When I came down to meet her, she was this tall, fair skinned woman. She was wearing tight jeans, high boots with her hair in shaggy blonde streaked style. "Oh my God" I thought to myself inside. A total opposite to demure butter-won't-melt-in-her-mouth Dominique. Still we pressed on with the interview. Kitan had not seemed to miss Dominique so far but did not take full heartedly to this new woman. She's 41 in May she told us. She has 7 children that she raised her self back home in Trinidad.

The interview seemed to go well, she was happy with her responsibilities and I'd stressed that we were having a trial period of 4 months - until my contract in Leicester was over, after which we can review the situation and choose whether or not to continue. My sister's nanny Viola is also from Trinidad, so I called her and she chatted with Diane, then told me later on the phone that she seemed okay.

Anyway, I was desperate and she seemed fine. My cousin would be around to oversee whenever she was not in school and it was only for 4 months at the worst.

We offered her the job and she accepted to start on Tuesday Feb. 20th.

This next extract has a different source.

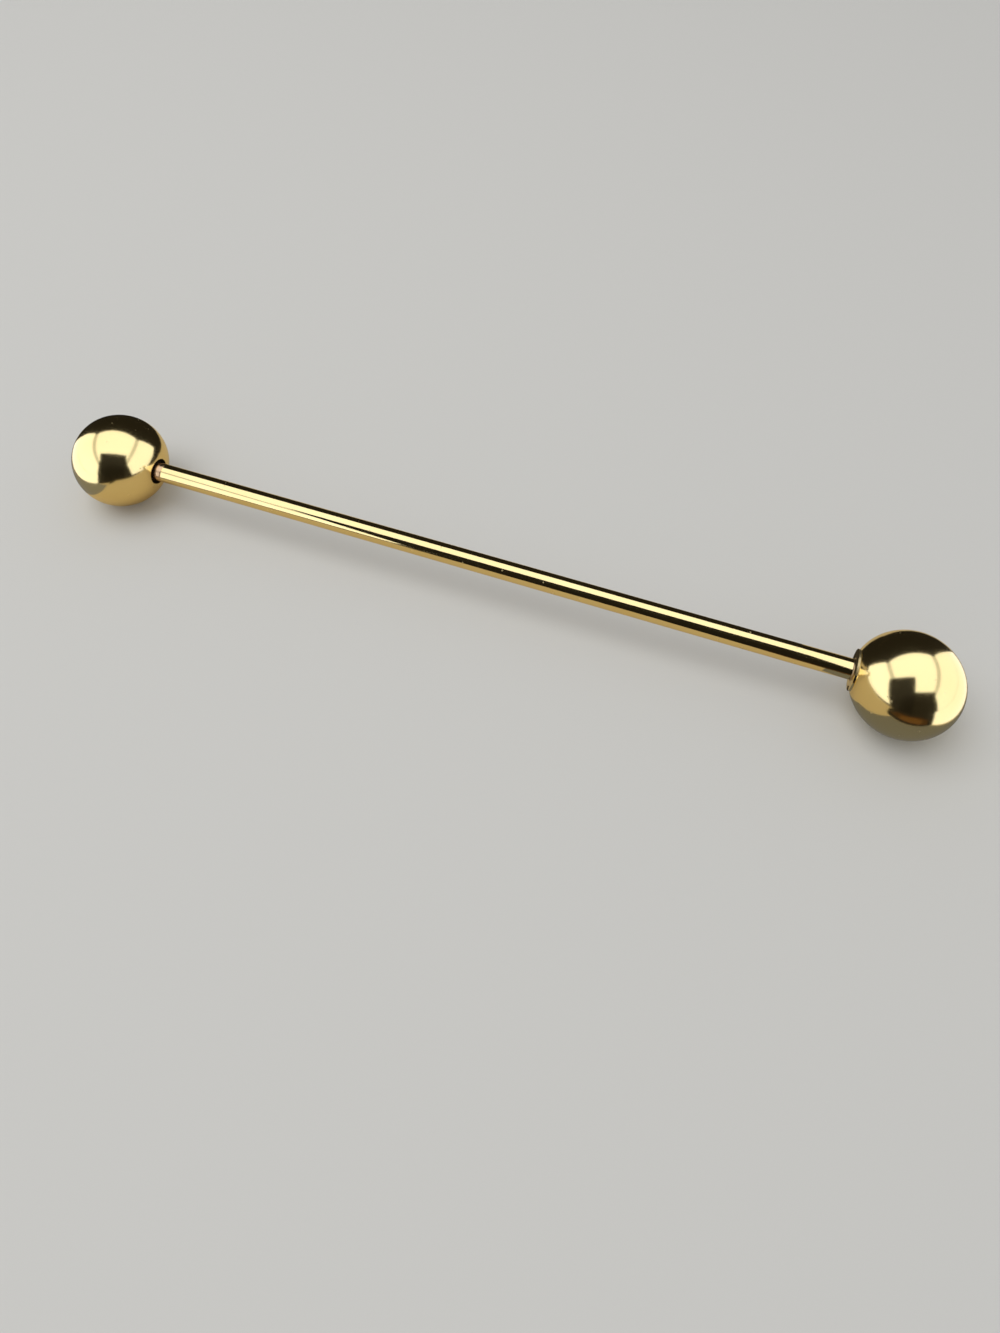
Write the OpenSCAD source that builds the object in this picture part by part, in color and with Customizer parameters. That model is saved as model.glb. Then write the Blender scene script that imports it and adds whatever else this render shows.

By God's grace, getting a replacement was arranged within a week of Dominique leaving. Diane has not started yet and I don't know how it will work out but still, I thank God. We are fasting this month and know that God has removed anyone from our lives who is not supposed to be there. He is purging us all the time and we have to be willing to let go of things that have outstayed their usefulness for fear of them becoming harmful. He has minimised the disruption to nil and I can only continue to trust Him going forward.

France, Italy, Spain - here we come!